Ammonia serves as an alkalizing agent for conditioning the feed water. Through the addition of ammonia, an increase in the pH value of the working medium may be achieved, whereby the relative corrosion rate of the feed water is reduced. Since the distribution coefficient of ammonia in liquids and steam is different, locally markedly elevated ammonia concentrations may occur in system parts involving evaporation and condensation processes (for example in the condenser, the evacuation system and the drum blowdown).
Process wastewaters arise at various points in the water-steam circuit. The process wastewater arising during production of the deionized water in a deionization plant is regeneration wastewater, which makes up the majority of contaminated process wastewater. On startup and shutdown, deficiencies (due to additional feeding of working medium) and excesses (due to discharge of working medium) of the working medium must be compensated. Moreover, process wastewaters arise due to continuous sampling and leaks in the water-steam circuit. As a result of the above-stated water losses, the water-steam circuit must be fed continuously with deionized water (DIW). Backwashing and regeneration processes in the deionization plant and condensate purification also result in process wastewater.

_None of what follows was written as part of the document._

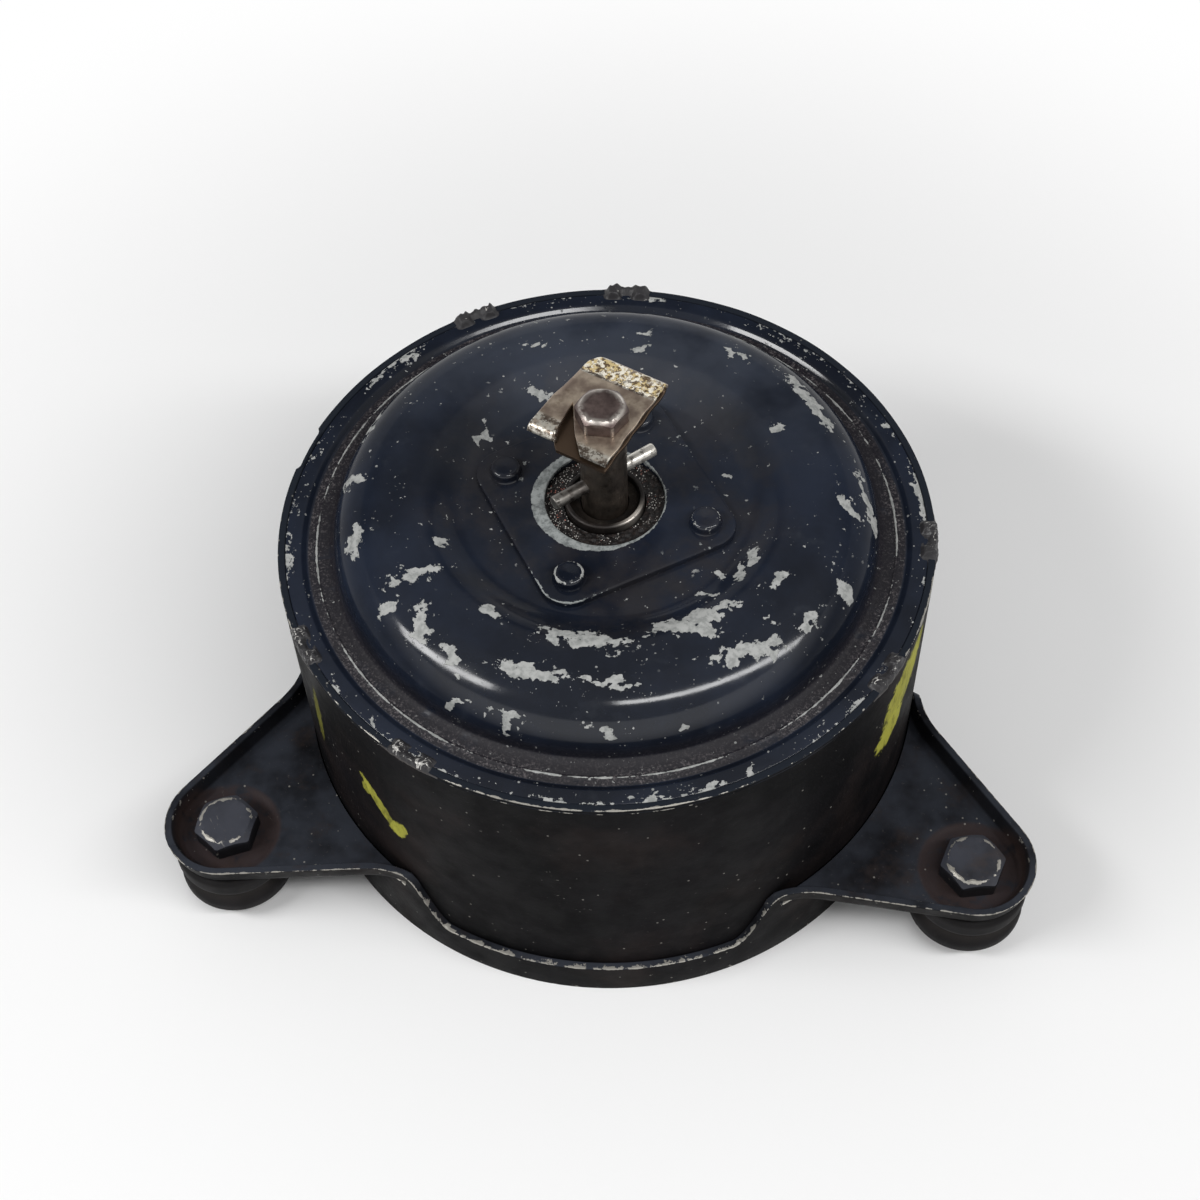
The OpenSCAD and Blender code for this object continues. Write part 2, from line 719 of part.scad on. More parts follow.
module cross_pin() {
    r = pin_d / 2;
    color([0.5, 0.46, 0.42]) rotate([0, 0, pin_angle]) translate([-pin_len / 2, 0, pin_z])
        rotate([0, 90, 0]) rotate_extrude($fn = 48) polygon([[0, 0], [r - 0.4, 0], [r, 0.4],
            [r, pin_len - 0.4], [r - 0.4, pin_len], [0, pin_len]]);
}

// Clip: a spring sheet folded over at its back edge. The upper leaf is slotted
// for the bolt and its left prong turns down, and the lower leaf rings the shaft
module fan_clip() {
    back = 14;
    front = -10.7;
    right = 7.2;
    left = -12;
    fold_r = clip_t + clip_gap / 2;
    low_z = -2 * clip_t - clip_gap;
    color([0.68, 0.62, 0.52]) translate([0, 0, clip_top_z]) rotate([0, 0, clip_angle])
        union() {
            // Upper leaf, with X along the clip and Y to its left
            translate([0, 0, -clip_t]) linear_extrude(height = clip_t) difference() {
                polygon(concat([[front, -right], [back, -right]],
                               [[back, -left - 2.5], [back - 2.5, -left],
                                [front + 2.2, -left + 0.4], [front + 1, 5.4],
                                [0.2, 7], [0.2, 3.2]],
                               [[front, -1.2]]));
                circle(r = m6_r + 0.25, $fn = 48);
            }
            // Turned-down tip of the left prong
            translate([front + 2.4, 5.6, -clip_t]) rotate([0, 0, 4]) rotate([90, 0, 180])
                translate([0, 0, 0]) linear_extrude(height = 6.4)
                    polygon(concat([[0, clip_t]], arc(0, -0.6, clip_t + 0.6, 90, 0, 4),
                                   [[clip_t + 0.6, -1.8], [0.6, -1.8]],
                                   arc(0, -0.6, 0.6, 0, 90, 3)));
            // Fold along the back edge
            translate([back, -right, -fold_r]) rotate([-90, 0, 0])
                linear_extrude(height = right - left - 2.5) difference() {
                    circle(r = fold_r, $fn = 48);
                    circle(r = clip_gap / 2, $fn = 48);
                    translate([-2 * fold_r, -fold_r * 1.5]) square([2 * fold_r, 3 * fold_r]);
                }
            // Lower leaf
            translate([0, 0, low_z]) linear_extrude(height = clip_t) difference() {
                polygon([[front + 0.4, -right], [back, -right], [back, -left - 2.5],
                         [4, 8], [front + 1.6, 5], [front, 2]]);
                circle(r = shaft_d / 2 + loose, $fn = 64);
            }
        }
}

// Clip bolt: M6, into the shaft's front end
module clip_bolt() {
    color([0.43, 0.38, 0.37]) translate([0, 0, clip_top_z]) union() {
        rotate([0, 0, 27]) hex_head(m6_af, m6_head_h);
        translate([0, 0, 1.5 - clip_bolt_len])
            cylinder(r = m6_r, h = clip_bolt_len - 1.5 + eps, $fn = 48);
    }
}

// Armature core: stacked laminations with slots for the winding
module armature_core() {
    web_r = 30;
    color([0.55, 0.55, 0.57]) translate([0, 0, core_z]) difference() {
        cylinder(r = core_r, h = core_len, $fn = 128);
        translate([0, 0, -1]) cylinder(r = shaft_d / 2 + snug, h = core_len + 2, $fn = 64);
        for (i = [0:slots - 1]) rotate([0, 0, i * 360 / slots]) {
            translate([core_r - slot_len, -slot_w / 4, -1])
                cube([slot_len - 6, slot_w / 2, core_len + 2]);
            translate([core_r - slot_w - 3, 0, -1])
                cylinder(r = slot_w / 2, h = core_len + 2, $fn = 32);
            translate([core_r - 5, -slot_mouth / 2, -1]) cube([10, slot_mouth, core_len + 2]);
        }
        for (i = [0:5]) rotate([0, 0, i * 60]) translate([(hub_r + web_r) / 2 + 1, 0, -1])
            cylinder(r = 5, h = core_len + 2, $fn = 48);
    }
}

// Winding: copper in the slots, joined by a rounded crown of turns at each end
module armature_winding() {
    bar_clear = loose;
    crown_in = winding_in_r + 0.3;
    color([0.6, 0.32, 0.16]) union() {
        for (i = [0:slots - 1]) rotate([0, 0, i * 360 / slots]) {
            translate([core_r - slot_len + bar_clear, -slot_w / 4 + bar_clear, core_z - 1])
                cube([slot_len - 7, slot_w / 2 - 2 * bar_clear, core_len + 2]);
            translate([core_r - slot_w - 3, 0, core_z - 1])
                cylinder(r = slot_w / 2 - bar_clear, h = core_len + 2, $fn = 32);
        }
        rotate_extrude($fn = 96) polygon([
            [crown_in, core_top + 0.2], [winding_r, core_top + 0.2],
            [winding_r, core_top + overhang_front - crown_edge],
            [winding_r - crown_edge, core_top + overhang_front - 0.6],
            [winding_r - crown_run, core_top + overhang_front],
            [crown_in + 6, core_top + overhang_front],
            [crown_in + 1, core_top + overhang_front - 1.4], [crown_in, core_top + 2]]);
        rotate_extrude($fn = 96) polygon([
            [crown_in, core_z - 0.2], [crown_in, core_z - 2],
            [crown_in + crown_edge, core_z - overhang_rear + 1],
            [crown_in + crown_run, core_z - overhang_rear],
            [winding_r - crown_run, core_z - overhang_rear],
            [winding_r - crown_edge, core_z - overhang_rear + 1],
            [winding_r, core_z - crown_edge], [winding_r, core_z - 0.2]]);
    }
}

// Commutator: copper bars with a riser on each, parted by fine gaps
module commutator() {
    color([0.72, 0.42, 0.24]) difference() {
        union() {
            ring(comm_r, hub_r, comm_z, comm_top - comm_z);
            ring(comm_r + riser_w, hub_r, comm_z, riser_h);
        }
        for (i = [0:bars - 1]) rotate([0, 0, i * 360 / bars])
            translate([comm_r - bar_cut, -bar_gap / 2, comm_z - 1])
                cube([riser_w + 2 * bar_cut, bar_gap, comm_top - comm_z + 2]);
    }
}

// Hub: the moulding that carries the bars on the shaft
module commutator_hub() {
    color([0.2, 0.13, 0.09])
        ring(hub_r - eps, shaft_d / 2 + snug, core_top + 0.1, comm_top - core_top - 0.2);
}

// Thrust washers: beside the front and rear bushes, on the shaft
module thrust_washers() {
    front_z = bush_z - bush_low - loose - washer_t;
    rear_z = rear_bush_z + rear_half + loose;
    color([0.8, 0.78, 0.68]) {
        ring(washer_r, shaft_d / 2 + snug, front_z, washer_t);
        ring(washer_r, shaft_d / 2 + snug, rear_z, washer_t);
    }
}

drum();
front_cover();
mounting_bracket();
bearing_plate();
cover_rivets();
front_bush();
front_bush_retainer();
front_oil_felt();
dust_felt();
rear_bush();
rear_bush_retainer();
rear_oil_felt();
thrust_pad();
field_magnets();
brush_plate();
brush_plate_posts();
brush_boxes();
brush_spring(brush_angles[0]);  // brush_spring_1
brush_spring(brush_angles[1]);  // brush_spring_2
brush_spring(brush_angles[2]);  // brush_spring_3
brush_spring(brush_angles[3]);  // brush_spring_4
brush(brush_angles[0]);  // brush_1
brush(brush_angles[1]);  // brush_2
brush(brush_angles[2]);  // brush_3
brush(brush_angles[3]);  // brush_4
lead_grommet();
ear_bolts();
rubber_mounts();
mount_upper_inserts();
mount_lower_inserts();
shaft();
cross_pin();
fan_clip();
clip_bolt();
armature_core();
armature_winding();
commutator();
commutator_hub();
thrust_washers();
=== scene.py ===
"""Looks of the radiator fan motor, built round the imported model's fixed frame.

Sizes are millimetres in the fields of the motor and the camera, and metres in
the meshes, the lamps and the floor. +Z runs along the shaft towards the fan, the
origin is the centre of the flat base, and the three ears of the bracket stand at
90, 210 and 330 degrees.
"""

import logging
import math
from dataclasses import dataclass, field
from enum import Enum
from functools import reduce
from typing import Callable, Optional, Sequence, Tuple, Union

import bmesh
import bpy
import numpy as np
from mathutils import Matrix

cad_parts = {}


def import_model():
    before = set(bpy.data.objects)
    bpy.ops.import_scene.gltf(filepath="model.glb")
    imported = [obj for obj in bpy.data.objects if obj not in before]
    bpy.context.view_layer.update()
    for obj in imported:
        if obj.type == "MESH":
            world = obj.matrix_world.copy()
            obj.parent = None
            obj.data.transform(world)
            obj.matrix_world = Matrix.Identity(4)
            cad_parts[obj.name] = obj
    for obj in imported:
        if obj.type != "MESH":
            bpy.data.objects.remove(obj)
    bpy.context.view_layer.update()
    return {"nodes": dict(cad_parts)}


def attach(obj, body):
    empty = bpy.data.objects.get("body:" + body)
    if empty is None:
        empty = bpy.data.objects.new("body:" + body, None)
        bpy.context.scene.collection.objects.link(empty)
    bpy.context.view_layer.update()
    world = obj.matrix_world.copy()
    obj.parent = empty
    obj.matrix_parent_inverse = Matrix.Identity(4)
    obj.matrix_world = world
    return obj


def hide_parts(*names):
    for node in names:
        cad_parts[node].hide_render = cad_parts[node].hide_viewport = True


Array = np.ndarray
Socket = bpy.types.NodeSocket
Colour = Tuple[float, float, float]
Value = Union[Socket, float, Colour]
MM = 0.001
TAU = 2.0 * math.pi
log = logging.getLogger("fan_motor")

# Driving sizes, the same as the solids'
DRUM_RADIUS = 72.0
DRUM_HEIGHT = 77.5
DISH_FLOOR = 86.0
EAR_FLOOR = 20.5
EAR_SEAT_DEPTH = 0.8
EAR_ANGLES = (90.0, 210.0, 330.0)
BOLT_CIRCLE = 98.1
CLIP_TOP = 113.4

# Bodies that the new pieces ride on
CASE = "motor_case"
ROTOR = "rotor"


# Surfaces


def smooth(t: Array) -> Array:
    """Ease from 0 to 1: 3t^2 - 2t^3, with t held between 0 and 1."""
    t = np.clip(t, 0.0, 1.0)
    return t * t * (3.0 - 2.0 * t)


def rounded(points: Sequence[Sequence[float]], reach: float, steps: int = 5,
            closed: bool = True) -> Array:
    """Rounds the corners of an outline.

    Each corner is swapped for a quadratic curve that starts and ends at the
    given reach along its two edges, or at their middles if they are shorter.

    Args:
        points: Corners as rows of two values or more; the first two are places,
            and any others are eased between the corners.
        reach: Distance from a corner at which its curve starts.
        steps: Points on each curve.
        closed: Whether the last corner joins the first.

    Returns:
        The rounded outline, as an array with the same columns.
    """
    p = np.asarray(points, float)
    before, after = np.roll(p, 1, axis=0), np.roll(p, -1, axis=0)
    if not closed:
        before[0], after[-1] = p[0], p[-1]

    def share(other: Array) -> Array:
        """Part of the edge towards another corner that the curve takes."""
        length = np.linalg.norm((other - p)[:, :2], axis=1)
        return np.minimum(reach / np.maximum(length, 1e-9), 0.499)[:, None]

    start = p + (before - p) * share(before)
    end = p + (after - p) * share(after)
    t = np.linspace(0.0, 1.0, steps)[None, :, None]
    curve = (1 - t) ** 2 * start[:, None] + 2 * t * (1 - t) * p[:, None] + t ** 2 * end[:, None]
    return curve.reshape(-1, p.shape[1])


def arc(x: float, y: float, radius: float, start: float, end: float, steps: int) -> Array:
    """Points on a circle's arc.

    Args:
        x: First coordinate of the centre.
        y: Second coordinate of the centre.
        radius: Radius of the arc.
        start: Angle of the first point, in degrees.
        end: Angle of the last point, in degrees.
        steps: Number of points.

    Returns:
        The points, as an array with two columns.
    """
    a = np.radians(np.linspace(start, end, steps))
    return np.stack([x + radius * np.cos(a), y + radius * np.sin(a)], axis=-1)


def fill(outline: Array, step: float) -> Array:
    """Adds points along an outline's long edges, so that no edge is longer than a step.

    Args:
        outline: Rows whose first two columns are places.
        step: Greatest length of an edge.

    Returns:
        The finer outline.
    """
    lengths = np.linalg.norm(np.diff(outline[:, :2], axis=0), axis=1)
    parts = [a + (b - a) * np.linspace(0, 1, max(1, math.ceil(n / step)), endpoint=False)[:, None]
             for a, b, n in zip(outline[:-1], outline[1:], lengths)]
    return np.concatenate(parts + [outline[-1:]])


def relief(x: Array, y: Array, size: float, seed: int, waves: int = 18) -> Array:
    """Bumpy relief, mostly between -1 and 1, and the same each run.

    It is a sum of sine waves of random direction and phase, whose lengths lie
    between 0.6 and 1.8 times the given size, over the root of their number.

    Args:
        x: First coordinate of each point.
        y: Second coordinate of each point.
        size: Usual length of a wave.
        seed: Start of the random numbers.
        waves: Number of waves.

    Returns:
        The relief at each point.
    """
    rng = np.random.default_rng(seed)
    way, phase = rng.uniform(0, TAU, (2, waves))
    rate = TAU / (size * rng.uniform(0.6, 1.8, waves))
    across = x[..., None] * np.cos(way) + y[..., None] * np.sin(way)
    return np.sin(rate * across + phase).sum(axis=-1) / math.sqrt(waves)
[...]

By way of example, a 400 MW combined cycle gas turbine plant produces annually around 14,000 tonnes of process wastewater in base-load operation in the case of steam generators with once-through boilers, and around 22,000 tonnes with circulating boilers. Hitherto, the majority of these process wastewaters has been discarded.
An exemplary 2×1050 MW fossil fuel-fired thermal power plant with a natural draft cooling tower and a wet limestone flue gas purification system produces as much as up to 100,000 tonnes of process wastewater per year in base-load operation, which has to be discharged into public water systems. Just about half of this amount is accounted for by the cooling tower.
Due to ever more stringent environmental legislation, and for countries suffering water shortages, reducing water consumption and thus reusing wastewaters and process waters within the water-steam circuit is becoming increasingly significant. In particular, the guidelines for discharging wastewaters into public water systems are becoming ever more stringent. The water consumption of a steam power plant should therefore be reduced as much as possible.
Contaminated process wastewaters arise for example in the steam drums of a combined cycle gas turbine plant. A plurality of steam drums at different pressure levels are conventionally provided. The combined cycle gas turbine plant may also comprise one or more “once-through” steam generators, which are also known as Benson boilers and which are in the main integrated into the high pressure stage. Because saturated steam is withdrawn from the steam drums, nonvolatile substances remain in the steam drums. These non-volatile contaminants are concentrated in the steam drums, and have therefore to be removed from the circuit by blowdown. Water is then lost from the circuit, which has to be compensated again by make-up water or “DIW”.
EP 1 706 188 B1 describes a method for recovering at least some of the blowdown water from a steam power plant. To reduce energy and water losses, the blowdown water from the high-pressure steam drum is conveyed on into the lower-pressure steam drum and expanded (“boiler cascading blowdown”). A disadvantage here, however, is that all the contaminants are passed from one pressure level to the next. It is therefore proposed that the steam separated off during high-pressure water-steam separation is fed to a lower-pressure steam drum (advanced cascading blowdown). This allows good energy utilization and re-use of at least some of the steam in the water-steam circuit. The remaining blowdown water must, however, be disposed of completely.
Further process wastewaters arise through drainage. Drainage is performed for example during ongoing operation from pipes which have been closed for a relatively long period in which condensate has collected. To this end, the pipes are opened briefly and thus drained. Water is then lost from the water circuit, which has to be replaced by make-up water (DIW). Drainage also in particular arises to a greater extent on startup and shutdown of the steam power plant, since for example on shutdown of the thermal power plant the steam in the water circuit gradually condenses and the resultant liquid water must not be allowed to stand in the plant parts, in particular in the heating surfaces. On shutdown, more water is drained from the water circuit than is replenished, until in the end no more water is replenished.
EP 1 662 096 A1 and U.S. Pat. No. 7,487,604 B2 each describe a method which makes it possible to recover drainage water from the steam power plant. The drainage water may be collected and combined, and also in part stored temporarily in a tank. The stored drainage water is then discharged into the environment by way of a pump. The tank here serves to reduce the running time and the interval frequency of the pump. The drained water may also be expanded in a separation vessel, to separate water and steam from one another. The separated steam and the drained DIW is then output into the environment. It is therefore proposed to collect all the drained water from at least one pressure stage of the water-steam circuit and store it, and to return the drained water collected and stored in this way substantially completely back to the water circuit via a water treatment plant.
However, no method has hitherto been known from the prior art by which all the process wastewaters from a power plant can be collected and largely completely re-used in the water-steam circuit.